Understanding the Risks of Art Investing
While art investing can be lucrative, it’s not without its risks. Here are a few key factors to keep in mind before diving in:
- Illiquidity: Art is not as liquid as stocks or bonds. Selling an artwork can take months or even years, depending on market conditions and demand.
- High Transaction Costs: Buying and selling art comes with significant costs. Auction houses typically charge hefty commissions, and storage and insurance fees can add up quickly.
- Market Volatility: The art market can be unpredictable, with prices for certain categories or artists fluctuating dramatically. While high-quality works tend to appreciate, art is still considered a speculative investment.
- Authenticity Risks: Forgery and misattribution are real concerns in the art world. Make sure to work with trusted galleries or auction houses that can verify the authenticity and provenance of a piece.
What to Look for When Investing in Art
Investing in art requires careful selection, just like any other asset class. Here are a few considerations to guide your decision:
- Artist Reputation: Works by established artists typically command higher prices and offer more stable returns. However, emerging artists can offer substantial upside if their work gains recognition.

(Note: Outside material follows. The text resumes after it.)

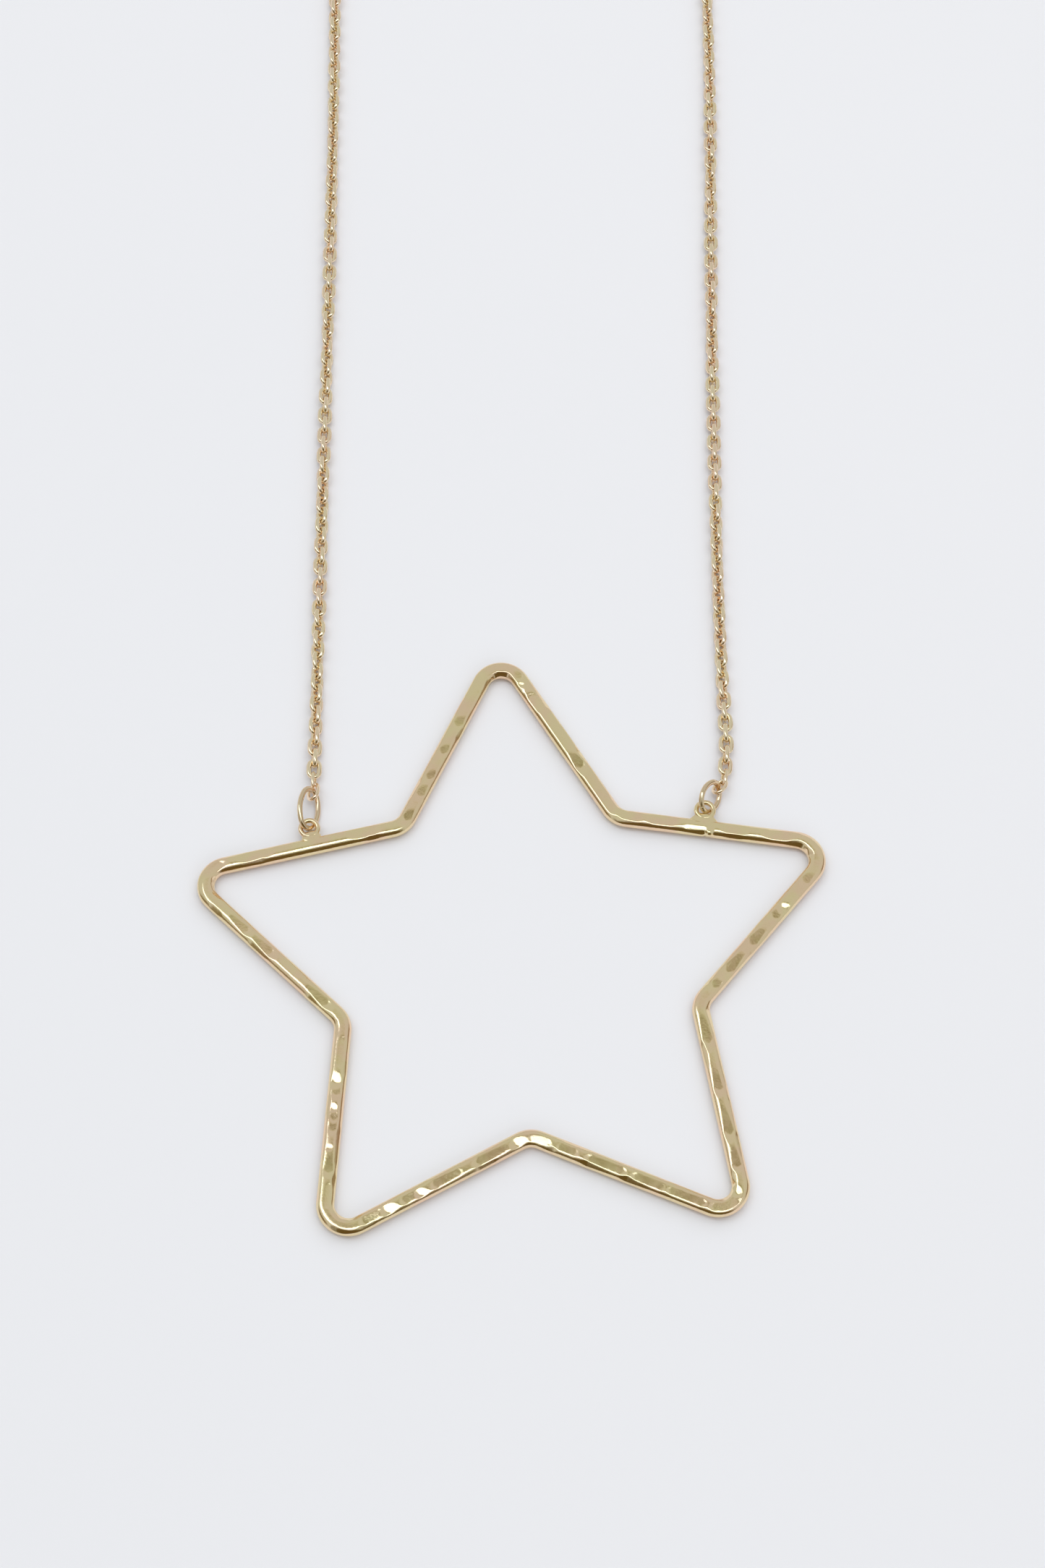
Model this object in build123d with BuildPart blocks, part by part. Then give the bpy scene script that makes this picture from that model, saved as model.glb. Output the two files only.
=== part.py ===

- Market Trends: Art movements and tastes evolve over time. Understanding current trends in the art world—whether it’s contemporary pieces, digital art, or sculpture—can help you make informed choices.
- Provenance: Provenance refers to the history of ownership for a piece of art. Works with well-documented provenance tend to have higher value, as their history is traceable and authentic.
- Condition: Just like any tangible asset, the condition of a piece affects its value. Works that have been well-preserved will generally be worth more.
How to Get Started in Art Investing
Now that you understand the basics, here are some practical steps to begin building your art portfolio:
- Do Your Research: Start by studying the art market and learning about different genres and artists. Attend art fairs, visit galleries, and explore auction results to get a sense of pricing and trends.
- Set a Budget: Determine how much you’re willing to allocate to art investments. Keep in mind that art should represent a portion of your portfolio rather than the entirety of it.
- Consult Experts: Work with art consultants, dealers, or financial advisors who specialize in art investments. Their knowledge and network can help you avoid costly mistakes.
- Start Small: If you’re new to art investing, consider starting with fractional ownership or art funds. These options provide exposure to the market with less risk and capital outlay.
Conclusion
Art investing offers a unique way to diversify your portfolio with tangible assets. While it requires a combination of passion, research, and strategy, art can provide substantial financial rewards for those who approach it thoughtfully. Whether you’re purchasing a physical painting or owning a fraction of a masterpiece, art has the potential to add both cultural and financial value to your investment strategy.
For those willing to take on the risks and navigate the market’s complexities, art investing can be a fulfilling and profitable venture—both for your portfolio and your wall.